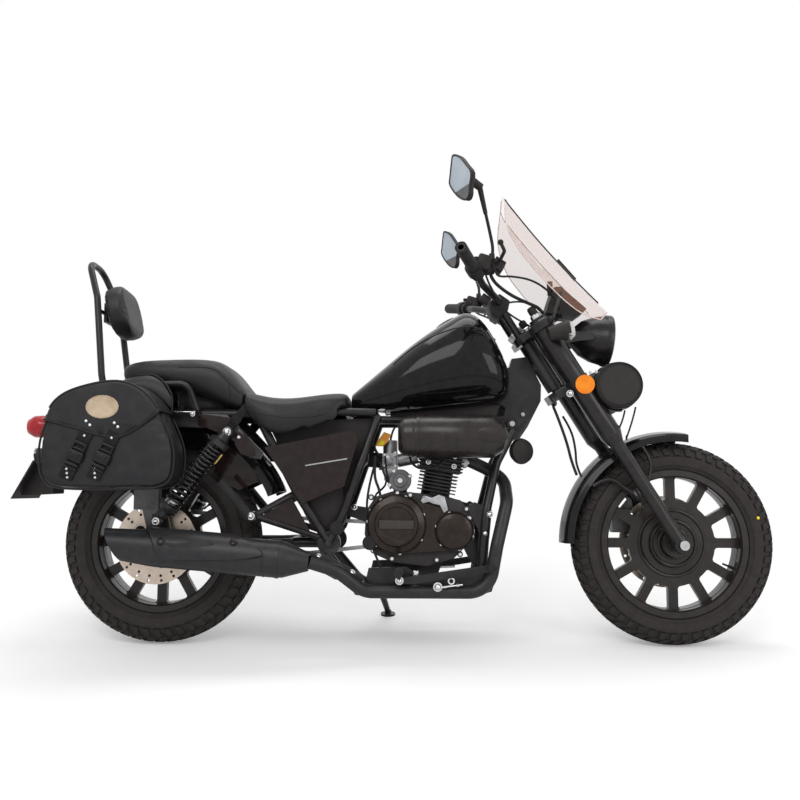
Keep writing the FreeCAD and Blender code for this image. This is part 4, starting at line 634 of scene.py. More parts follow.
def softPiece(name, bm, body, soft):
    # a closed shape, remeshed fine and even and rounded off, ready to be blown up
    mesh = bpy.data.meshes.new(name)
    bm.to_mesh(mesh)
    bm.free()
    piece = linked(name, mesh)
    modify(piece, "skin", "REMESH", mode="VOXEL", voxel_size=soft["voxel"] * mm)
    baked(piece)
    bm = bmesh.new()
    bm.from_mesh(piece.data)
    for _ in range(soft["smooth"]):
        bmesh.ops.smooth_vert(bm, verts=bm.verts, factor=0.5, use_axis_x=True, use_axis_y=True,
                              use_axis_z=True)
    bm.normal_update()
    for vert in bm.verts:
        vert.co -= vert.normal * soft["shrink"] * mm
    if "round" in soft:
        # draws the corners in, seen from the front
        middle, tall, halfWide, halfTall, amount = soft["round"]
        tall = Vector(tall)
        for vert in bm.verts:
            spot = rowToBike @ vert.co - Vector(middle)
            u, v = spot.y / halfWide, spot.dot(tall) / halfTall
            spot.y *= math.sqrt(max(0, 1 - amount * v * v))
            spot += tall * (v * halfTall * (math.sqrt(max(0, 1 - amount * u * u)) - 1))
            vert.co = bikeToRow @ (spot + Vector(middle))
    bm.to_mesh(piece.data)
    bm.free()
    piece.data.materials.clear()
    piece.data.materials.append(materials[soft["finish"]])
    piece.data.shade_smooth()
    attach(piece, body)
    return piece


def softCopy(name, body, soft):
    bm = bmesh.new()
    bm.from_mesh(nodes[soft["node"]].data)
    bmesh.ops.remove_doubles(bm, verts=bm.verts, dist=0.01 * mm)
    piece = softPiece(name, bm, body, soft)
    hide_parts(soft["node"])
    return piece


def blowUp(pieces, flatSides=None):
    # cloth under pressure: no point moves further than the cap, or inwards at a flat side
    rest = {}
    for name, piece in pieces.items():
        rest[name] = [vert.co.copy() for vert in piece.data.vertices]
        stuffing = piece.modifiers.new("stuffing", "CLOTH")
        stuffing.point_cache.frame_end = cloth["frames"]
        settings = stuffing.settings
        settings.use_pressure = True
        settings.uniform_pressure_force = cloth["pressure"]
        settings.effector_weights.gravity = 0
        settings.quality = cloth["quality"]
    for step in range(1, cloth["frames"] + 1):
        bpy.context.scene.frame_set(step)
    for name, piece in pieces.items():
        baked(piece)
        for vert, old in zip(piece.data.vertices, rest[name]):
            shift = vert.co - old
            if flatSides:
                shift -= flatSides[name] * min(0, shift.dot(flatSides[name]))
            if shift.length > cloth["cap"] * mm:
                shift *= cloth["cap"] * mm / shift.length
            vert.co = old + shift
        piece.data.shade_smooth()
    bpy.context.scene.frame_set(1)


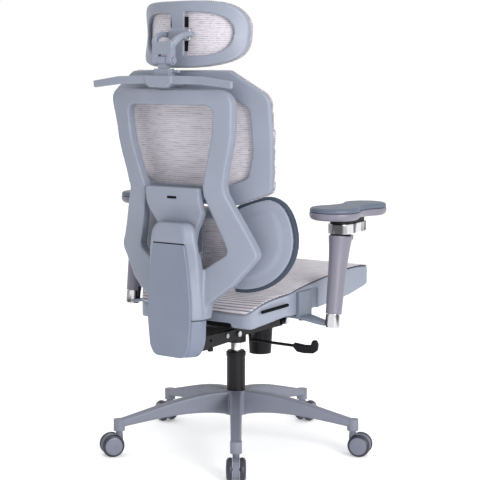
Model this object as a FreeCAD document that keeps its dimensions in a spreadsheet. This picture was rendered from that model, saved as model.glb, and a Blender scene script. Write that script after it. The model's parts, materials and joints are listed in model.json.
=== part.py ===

※

### OBJECTIVE
All of the entries need to be reproduced exactly; please write them out.

### PROBLEM SOLUTION
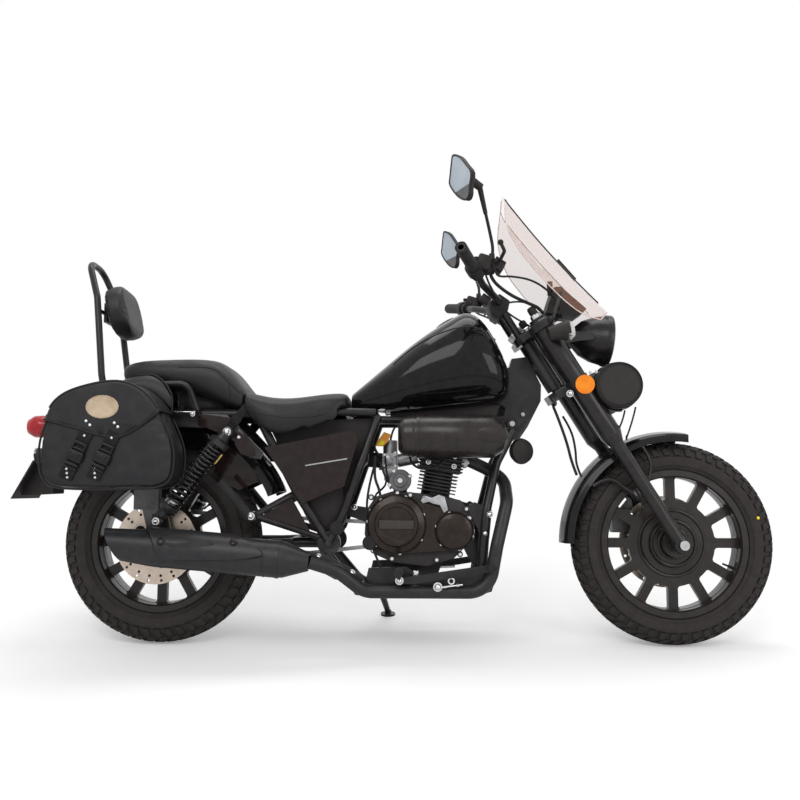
Keep writing the FreeCAD and Blender code for this image. This is part 4, starting at line 634 of scene.py. More parts follow.
def softPiece(name, bm, body, soft):
    # a closed shape, remeshed fine and even and rounded off, ready to be blown up
    mesh = bpy.data.meshes.new(name)
    bm.to_mesh(mesh)
    bm.free()
    piece = linked(name, mesh)
    modify(piece, "skin", "REMESH", mode="VOXEL", voxel_size=soft["voxel"] * mm)
    baked(piece)
    bm = bmesh.new()
    bm.from_mesh(piece.data)
    for _ in range(soft["smooth"]):
        bmesh.ops.smooth_vert(bm, verts=bm.verts, factor=0.5, use_axis_x=True, use_axis_y=True,
                              use_axis_z=True)
    bm.normal_update()
    for vert in bm.verts:
        vert.co -= vert.normal * soft["shrink"] * mm
    if "round" in soft:
        # draws the corners in, seen from the front
        middle, tall, halfWide, halfTall, amount = soft["round"]
        tall = Vector(tall)
        for vert in bm.verts:
            spot = rowToBike @ vert.co - Vector(middle)
            u, v = spot.y / halfWide, spot.dot(tall) / halfTall
            spot.y *= math.sqrt(max(0, 1 - amount * v * v))
            spot += tall * (v * halfTall * (math.sqrt(max(0, 1 - amount * u * u)) - 1))
            vert.co = bikeToRow @ (spot + Vector(middle))
    bm.to_mesh(piece.data)
    bm.free()
    piece.data.materials.clear()
    piece.data.materials.append(materials[soft["finish"]])
    piece.data.shade_smooth()
    attach(piece, body)
    return piece


def softCopy(name, body, soft):
    bm = bmesh.new()
    bm.from_mesh(nodes[soft["node"]].data)
    bmesh.ops.remove_doubles(bm, verts=bm.verts, dist=0.01 * mm)
    piece = softPiece(name, bm, body, soft)
    hide_parts(soft["node"])
    return piece


def blowUp(pieces, flatSides=None):
    # cloth under pressure: no point moves further than the cap, or inwards at a flat side
    rest = {}
    for name, piece in pieces.items():
        rest[name] = [vert.co.copy() for vert in piece.data.vertices]
        stuffing = piece.modifiers.new("stuffing", "CLOTH")
        stuffing.point_cache.frame_end = cloth["frames"]
        settings = stuffing.settings
        settings.use_pressure = True
        settings.uniform_pressure_force = cloth["pressure"]
        settings.effector_weights.gravity = 0
        settings.quality = cloth["quality"]
    for step in range(1, cloth["frames"] + 1):
        bpy.context.scene.frame_set(step)
    for name, piece in pieces.items():
        baked(piece)
        for vert, old in zip(piece.data.vertices, rest[name]):
            shift = vert.co - old
            if flatSides:
                shift -= flatSides[name] * min(0, shift.dot(flatSides[name]))
            if shift.length > cloth["cap"] * mm:
                shift *= cloth["cap"] * mm / shift.length
            vert.co = old + shift
        piece.data.shade_smooth()
    bpy.context.scene.frame_set(1)


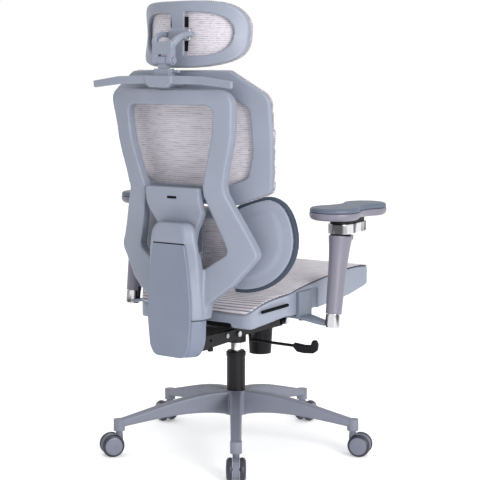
Model this object as a FreeCAD document that keeps its dimensions in a spreadsheet. This picture was rendered from that model, saved as model.glb, and a Blender scene script. Write that script after it. The model's parts, materials and joints are listed in model.json.
=== part.py ===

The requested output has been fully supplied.